◆ Aim:
Using the data below, repeat all of it precisely.

◆ Information shown:
** START **
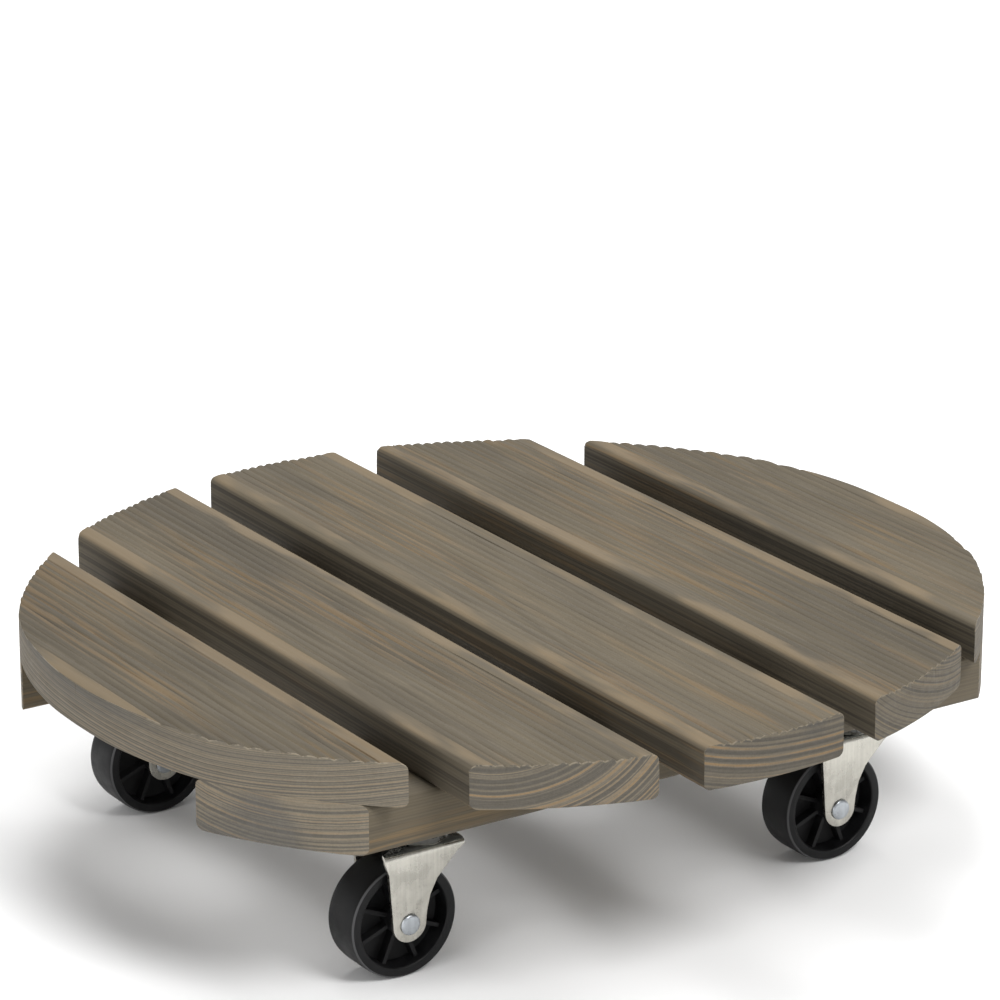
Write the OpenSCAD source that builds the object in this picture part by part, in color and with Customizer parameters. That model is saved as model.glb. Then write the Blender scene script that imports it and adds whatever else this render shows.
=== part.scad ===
// Round slatted plant pot caddy on four swivel casters.
// Millimetres, +Z up. Boards run along X, battens along Y.
// Origin: on the floor, under the middle of the deck.

/* [Deck] */
// Longest board, tip to tip along X
deck_length = 400; // [390:1:480]
// How far each end curve's centre lies past the deck's middle
end_flat = 18; // [12:1:24]
// How much larger than half the deck's length the side curves' radius is
side_flat = 16; // [8:1:24]
// Width of each board
board_width = 69; // [56:0.5:74]
// Thickness of each board
board_thickness = 19; // [17:0.5:26]
// Gap between neighbouring boards
board_gap = 19; // [10:0.5:22]
// Radius of the rounded long edges of boards and battens
arris_radius = 3; // [1:0.25:4]

/* [Grip ribs] */
// Number of ribs planed into the top of each board
rib_count = 12; // [8:1:14]
// Depth of the grooves between ribs
rib_depth = 0.8; // [0.6:0.1:2]
// Smooth margin left along each long edge
rib_margin = 8; // [6:0.5:10]

/* [Battens] */
// Width of each batten
batten_width = 62; // [56:1:66]
// Thickness of each batten
batten_thickness = 22; // [20:0.5:30]
// Distance from the deck's middle to each batten's middle
batten_offset = 106; // [96:1:110]

/* [Deck screws] */
// Thread diameter of the deck screws
deck_screw_d = 4; // [3:0.1:4.5]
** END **
◆ Response:
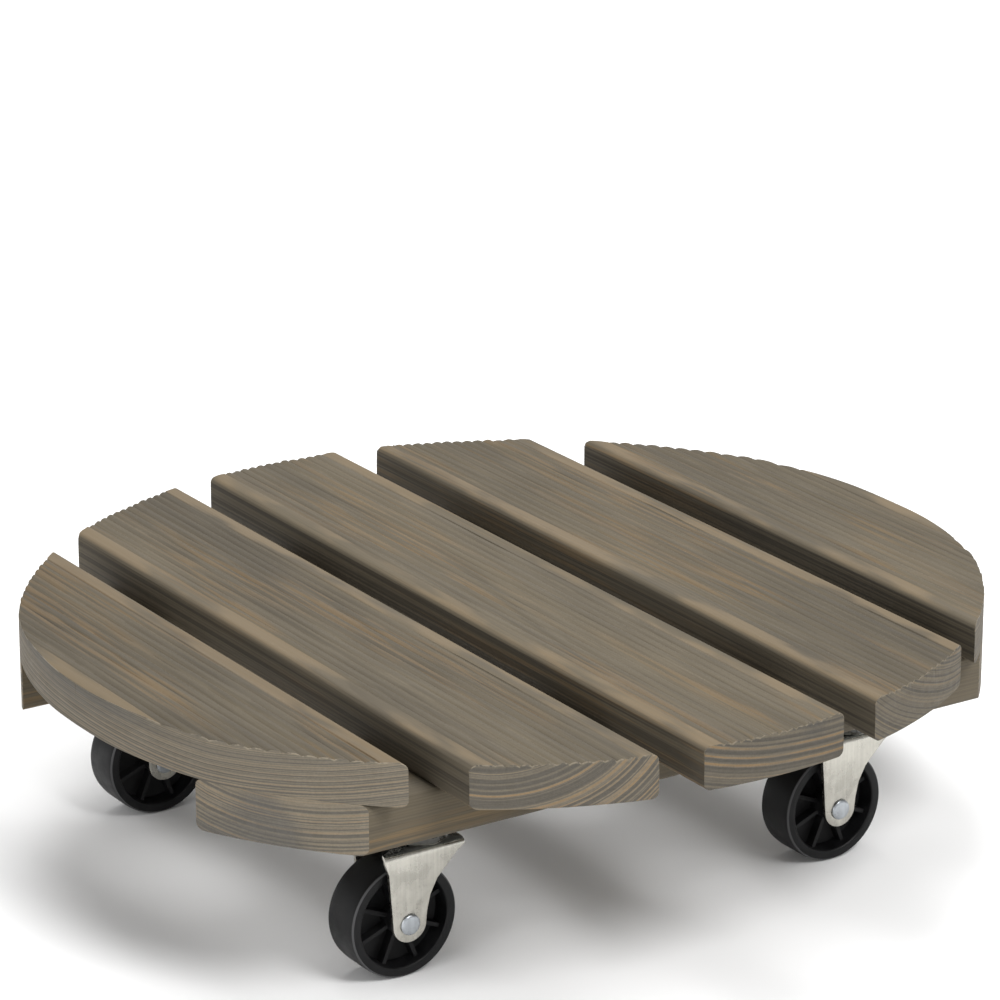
Write the OpenSCAD source that builds the object in this picture part by part, in color and with Customizer parameters. That model is saved as model.glb. Then write the Blender scene script that imports it and adds whatever else this render shows.
=== part.scad ===
// Round slatted plant pot caddy on four swivel casters.
// Millimetres, +Z up. Boards run along X, battens along Y.
// Origin: on the floor, under the middle of the deck.

/* [Deck] */
// Longest board, tip to tip along X
deck_length = 400; // [390:1:480]
// How far each end curve's centre lies past the deck's middle
end_flat = 18; // [12:1:24]
// How much larger than half the deck's length the side curves' radius is
side_flat = 16; // [8:1:24]
// Width of each board
board_width = 69; // [56:0.5:74]
// Thickness of each board
board_thickness = 19; // [17:0.5:26]
// Gap between neighbouring boards
board_gap = 19; // [10:0.5:22]
// Radius of the rounded long edges of boards and battens
arris_radius = 3; // [1:0.25:4]

/* [Grip ribs] */
// Number of ribs planed into the top of each board
rib_count = 12; // [8:1:14]
// Depth of the grooves between ribs
rib_depth = 0.8; // [0.6:0.1:2]
// Smooth margin left along each long edge
rib_margin = 8; // [6:0.5:10]

/* [Battens] */
// Width of each batten
batten_width = 62; // [56:1:66]
// Thickness of each batten
batten_thickness = 22; // [20:0.5:30]
// Distance from the deck's middle to each batten's middle
batten_offset = 106; // [96:1:110]

/* [Deck screws] */
// Thread diameter of the deck screws
deck_screw_d = 4; // [3:0.1:4.5]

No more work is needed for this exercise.